Novel preclinical drug appears to combat depression and impaired cognition

May 24, 2022
Novel preclinical drug appears to combat depression and impaired cognition

An experimental drug which targets and inhibits a brain signaling enzyme could potentially combat symptoms of depression, brain injury, and diseases that impair cognitive function. Scientists at the University of Alabama at Birmingham (UAB) describe a brain-permeable drug that influences neuropsychiatric behaviour: mice on the drug became more resilient to stress and had enhanced cognition. The drug additionally protected neurons from stroke and head trauma, and lessened neurodegeneration.

UAB scientists developed the drug to inhibit the kinase enzyme Cdk5. Cdk5 is a crucial regulator of signaling in brain neurons and has been implicated in neurodegenerative conditions, including Alzheimer’s disease and Parkinson’s disease.

Previous Cdk5 inhibitors have been unable to cross the blood-brain barrier to enter the central nervous system’s extracellular fluid, hampering their target activity.
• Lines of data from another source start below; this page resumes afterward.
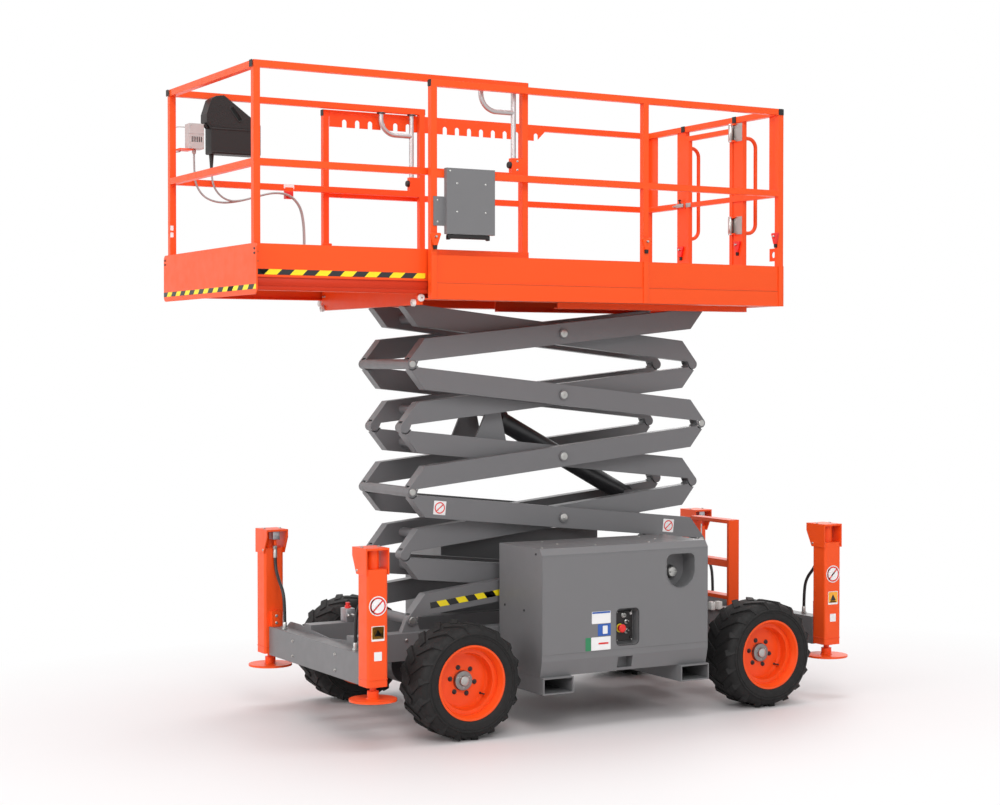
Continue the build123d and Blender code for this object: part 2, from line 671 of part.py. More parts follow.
# ------------------------------------------------------------------ platform
deck_low = floor_z - deck_depth
toe_top = floor_z + toe_height
with BuildPart() as deck_platform:
    block(deck_x, (-floor_half, floor_half), (floor_z - plate, floor_z))
    for side in SIDES:
        block(deck_x, mirrored((deck_y - plate, deck_y), side), (deck_low, floor_z + plate))
        block(deck_x, mirrored((deck_y - plate, deck_y - toe_set), side), (floor_z + plate, toe_top))
        block(deck_x, mirrored((floor_half - 16, deck_y), side), (deck_low, deck_low + plate))
        block(deck_x, mirrored((floor_half - 16, floor_half), side), (deck_low, floor_z))
        web = outer_y + arm_width / 2 + roller_gap + roller_width + rail_gap
        low, high = top_pin_z - roller_radius - rail_gap - rail_wall, top_pin_z + roller_radius + rail_gap
        block(deck_rail_x, mirrored((web, web + rail_wall), side), (low, high + rail_wall))
        for z in (low, high):
            block(deck_rail_x, mirrored((web - roller_width - rail_gap, web + rail_wall), side), (z, z + rail_wall))
        block(deck_rail_x, mirrored((web - 20, web), side), (high + rail_wall, floor_z - plate))
        for off in SIDES:
            mid = side * inner_y + off * (arm_width - cheek) / 2
            with BuildSketch(Plane.XZ.offset(-mid)):
                with BuildLine():
                    Polyline((base_pin_x - 60, floor_z - plate / 2), (base_pin_x - 28, top_pin_z - 11),
                             (base_pin_x + 28, top_pin_z - 11), (base_pin_x + 60, floor_z - plate / 2), close=True)
                make_face()
                with Locations((base_pin_x, top_pin_z)):
                    Circle(end_boss_radius)
            extrude(amount=cheek / 2, both=True)
        rod((base_pin_x, side * (inner_y - arm_width / 2), top_pin_z),
            (base_pin_x, side * (inner_y + arm_width / 2), top_pin_z), end_pin_radius)
    for x in deck_ribs:
        block((x - 20, x + 20), (-floor_half + 16, floor_half - 16), (floor_z - 40, floor_z - plate))
    block((deck_x[0], deck_x[0] + plate), (-deck_y, deck_y), (deck_low, floor_z))
    for side in SIDES:
        block((deck_x[0], deck_x[0] + plate), mirrored((gate_y[1], deck_y), side), (floor_z, toe_top))
    block((deck_x[1], deck_x[1] + 40), (-front_beam_half, front_beam_half), (floor_z - 120, floor_z))
    for side in SIDES:
        rod((deck_x[1] + 20, side * front_beam_half, floor_z - ext_drop - 22),
            (deck_x[1] + 20, side * (ext_y - plate - 2), floor_z - ext_drop - 22), 21.7)
keep(deck_platform.part, "deck_platform")

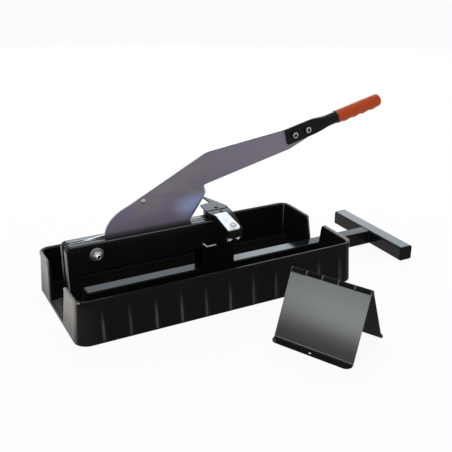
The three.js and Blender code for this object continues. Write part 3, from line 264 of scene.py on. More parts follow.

To date, no Cdk5 inhibitor has been approved to treat any neuropsychiatric or neurodegenerative diseases.

In the UAB study, systemic administration of the drug in mice showed significant inhibition of Cdk5 as well as altered neurobehaviour.

“As perhaps the first robust systemic inhibitor, [Cdk5 drug] represents an exciting and expandable and translatable pharmacological tool to study the function of Cdk5 activity in wild-type animals,” said Dr. James Bibb, a Professor in the UAB School of Medicine, Department of Surgery.
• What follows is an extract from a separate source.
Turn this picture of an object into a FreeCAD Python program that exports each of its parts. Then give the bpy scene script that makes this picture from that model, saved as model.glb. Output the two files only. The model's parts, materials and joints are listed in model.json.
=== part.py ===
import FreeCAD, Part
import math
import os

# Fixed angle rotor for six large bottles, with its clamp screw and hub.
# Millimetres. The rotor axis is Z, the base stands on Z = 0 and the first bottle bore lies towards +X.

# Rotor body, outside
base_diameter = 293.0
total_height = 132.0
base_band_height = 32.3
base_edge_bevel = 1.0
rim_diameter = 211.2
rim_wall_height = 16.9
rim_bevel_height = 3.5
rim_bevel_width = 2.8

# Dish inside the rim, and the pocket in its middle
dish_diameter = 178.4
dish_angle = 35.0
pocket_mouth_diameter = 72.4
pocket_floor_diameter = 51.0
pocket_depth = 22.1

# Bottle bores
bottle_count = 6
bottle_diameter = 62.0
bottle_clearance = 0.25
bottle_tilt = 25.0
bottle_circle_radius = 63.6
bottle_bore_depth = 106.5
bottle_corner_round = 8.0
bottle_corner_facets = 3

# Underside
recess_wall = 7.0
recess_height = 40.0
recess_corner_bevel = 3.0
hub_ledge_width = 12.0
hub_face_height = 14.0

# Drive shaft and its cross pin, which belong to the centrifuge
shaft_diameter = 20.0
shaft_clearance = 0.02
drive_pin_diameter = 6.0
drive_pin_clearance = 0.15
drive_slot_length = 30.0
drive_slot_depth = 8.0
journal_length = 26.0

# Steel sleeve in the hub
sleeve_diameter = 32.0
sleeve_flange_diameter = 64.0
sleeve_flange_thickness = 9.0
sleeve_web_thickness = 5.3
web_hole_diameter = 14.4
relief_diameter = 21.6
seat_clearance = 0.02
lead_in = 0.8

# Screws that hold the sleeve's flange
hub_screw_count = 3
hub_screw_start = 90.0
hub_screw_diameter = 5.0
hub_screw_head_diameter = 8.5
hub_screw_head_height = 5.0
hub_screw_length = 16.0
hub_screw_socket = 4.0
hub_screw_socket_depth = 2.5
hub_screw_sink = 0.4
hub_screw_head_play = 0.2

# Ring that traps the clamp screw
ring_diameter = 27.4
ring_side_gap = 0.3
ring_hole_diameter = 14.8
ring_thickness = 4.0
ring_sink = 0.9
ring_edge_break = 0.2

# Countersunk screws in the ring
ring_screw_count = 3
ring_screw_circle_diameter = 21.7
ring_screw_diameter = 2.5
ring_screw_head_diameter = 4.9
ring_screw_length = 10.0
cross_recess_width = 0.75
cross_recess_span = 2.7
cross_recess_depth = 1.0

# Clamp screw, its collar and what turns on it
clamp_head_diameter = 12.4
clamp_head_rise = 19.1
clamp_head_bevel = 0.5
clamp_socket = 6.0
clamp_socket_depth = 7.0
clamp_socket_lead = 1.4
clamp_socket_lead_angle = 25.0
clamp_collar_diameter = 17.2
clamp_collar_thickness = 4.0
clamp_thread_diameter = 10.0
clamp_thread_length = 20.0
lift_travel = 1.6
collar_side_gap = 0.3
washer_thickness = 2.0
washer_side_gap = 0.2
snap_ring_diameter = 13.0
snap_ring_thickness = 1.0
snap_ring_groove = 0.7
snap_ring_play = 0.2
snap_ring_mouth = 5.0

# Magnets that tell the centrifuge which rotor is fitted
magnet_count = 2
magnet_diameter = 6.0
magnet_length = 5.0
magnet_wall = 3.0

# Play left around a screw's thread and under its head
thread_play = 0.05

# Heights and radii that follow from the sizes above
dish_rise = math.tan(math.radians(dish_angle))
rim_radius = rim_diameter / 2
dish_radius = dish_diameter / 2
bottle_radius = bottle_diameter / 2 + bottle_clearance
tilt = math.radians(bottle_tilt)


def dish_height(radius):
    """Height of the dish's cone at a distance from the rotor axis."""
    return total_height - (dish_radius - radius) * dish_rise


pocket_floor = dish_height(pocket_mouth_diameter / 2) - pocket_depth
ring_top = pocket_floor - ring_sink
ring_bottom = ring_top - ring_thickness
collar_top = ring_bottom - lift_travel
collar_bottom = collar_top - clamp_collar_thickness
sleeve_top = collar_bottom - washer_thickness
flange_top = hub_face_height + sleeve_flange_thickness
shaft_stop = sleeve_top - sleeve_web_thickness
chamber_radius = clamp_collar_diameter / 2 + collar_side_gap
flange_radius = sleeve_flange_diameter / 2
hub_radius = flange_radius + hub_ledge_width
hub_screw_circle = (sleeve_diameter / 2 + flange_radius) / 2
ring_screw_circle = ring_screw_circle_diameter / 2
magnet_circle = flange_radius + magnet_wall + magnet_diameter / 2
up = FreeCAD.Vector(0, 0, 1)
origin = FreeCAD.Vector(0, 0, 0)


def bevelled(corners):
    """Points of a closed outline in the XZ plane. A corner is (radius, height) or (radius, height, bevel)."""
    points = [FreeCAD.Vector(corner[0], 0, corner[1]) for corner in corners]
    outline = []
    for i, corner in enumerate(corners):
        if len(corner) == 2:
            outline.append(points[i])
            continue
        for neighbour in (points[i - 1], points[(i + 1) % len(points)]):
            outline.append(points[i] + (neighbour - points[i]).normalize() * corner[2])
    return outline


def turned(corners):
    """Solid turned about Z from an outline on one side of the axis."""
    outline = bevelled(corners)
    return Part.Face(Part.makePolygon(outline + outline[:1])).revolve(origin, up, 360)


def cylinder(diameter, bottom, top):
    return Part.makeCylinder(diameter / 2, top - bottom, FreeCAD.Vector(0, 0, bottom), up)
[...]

“Achieving systemic applicability may be considered a step forward toward the testing of Cdk5 inhibitors to treat neuropsychiatric and neurodegenerative diseases,” Dr. Bibb added. “This provides a promising landscape for future studies to assess the effects of brain-permeable Cdk5 inhibitors to combat stress, anxiety, depression, addiction, cancer and neurodegeneration.”

The scientists, however, note that very low levels of Cdk5 are found in the brain and any off-target or toxic effects of Cdk5 inhibition remain unknown.